D’après l’UNESCO, il est possible d’établir des limites à la concentration excessive de la propriété des médias au moyen de différents indicateurs, dont la part d’audience, les revenus ou la part de marché publicitaire. Pour ce faire, l’État doit mettre en place une politique publique en faveur de la diversité médiatique.

En Allemagne, par exemple, l’État ne peut pas émettre de licences supplémentaires ni autoriser l’acquisition d’actions auprès d’autres holdings de la radiodiffusion si le radiodiffuseur atteint une cote d’écoute nationale en moyenne de 30 % par an. En France, un média ne peut pas posséder plus de deux chaînes de télévision dont le nombre de téléspectateurs dépasse les 4 millions, des stations de radio ayant plus de 30 millions d’auditeurs, ou même un quotidien représentant 20 % du tirage national.

Néanmoins, le document de l’UNESCO rappelle qu’en dépit des changements positifs intervenus récemment, les pays d’Amérique du Sud souffrent toujours de leur incapacité à éviter les ingérences politiques et commerciales dans le domaine de la réglementation du secteur privé. C’est la raison pour laquelle l’une des recommandations clés de l’Organisation des Nations unies consiste à créer des organismes indépendants de réglementation de la radiodiffusion et des télécommunications, dont la mission principale serait de veiller à la transparence du contrôle de la propriété médiatique.

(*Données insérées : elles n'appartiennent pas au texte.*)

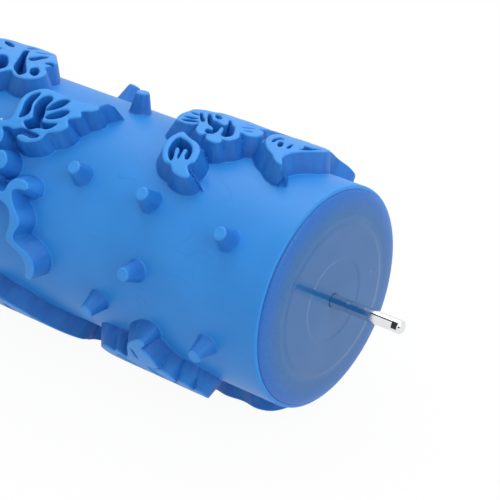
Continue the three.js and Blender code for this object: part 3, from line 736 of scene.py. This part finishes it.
class Sheet:
    """The sleeve's outer face, cut open and laid flat, as points and the links among them in millimetres."""

    def __init__(self, settings):
        height = settings.relief_height / MM
        self.base = settings.base_radius / MM
        self.crown = self.base + height
        self.half = (HALF_LENGTH - settings.edge_rounding) / MM
        self.slope, self.lean = settings.wall_slope / MM, settings.lean / MM
        self.profile = edge_profile(height, settings.edge_rounding / MM, self.slope, settings.foot_fillet / MM)
        self.relief = placed_relief(self.crown, 1 - self.profile[0, 0], self.slope, self.lean)
        self.top, self.bottom = (-math.radians(SEAM_DEGREES + turn) * self.crown for turn in (0, 360))
        self.low = np.array((-self.half, self.bottom)) + EDGE_INSET
        self.high = np.array((self.half, self.top)) - EDGE_INSET
        self.points, self.links, self.stops, self.extra = [], [], [], []

    def holds(self, places):
        return np.all((places > self.low) & (places < self.high), axis=1)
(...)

Il est donc d’autant plus important de promouvoir les médias communautaires, libres et alternatifs. Pour mieux comprendre le rôle des médias libres dans ce contexte, il faut se livrer à une réflexion sur la résistance culturelle et, en même temps, entreprendre des actions politiques en faveur de la démocratie médiatique. Il s’agit-là de ressources indispensables à la réalisation d’un effort commun, celui d’assurer la visibilité des voix autres que celles qui sont privilégiées dans la lutte sociale pour la démocratie.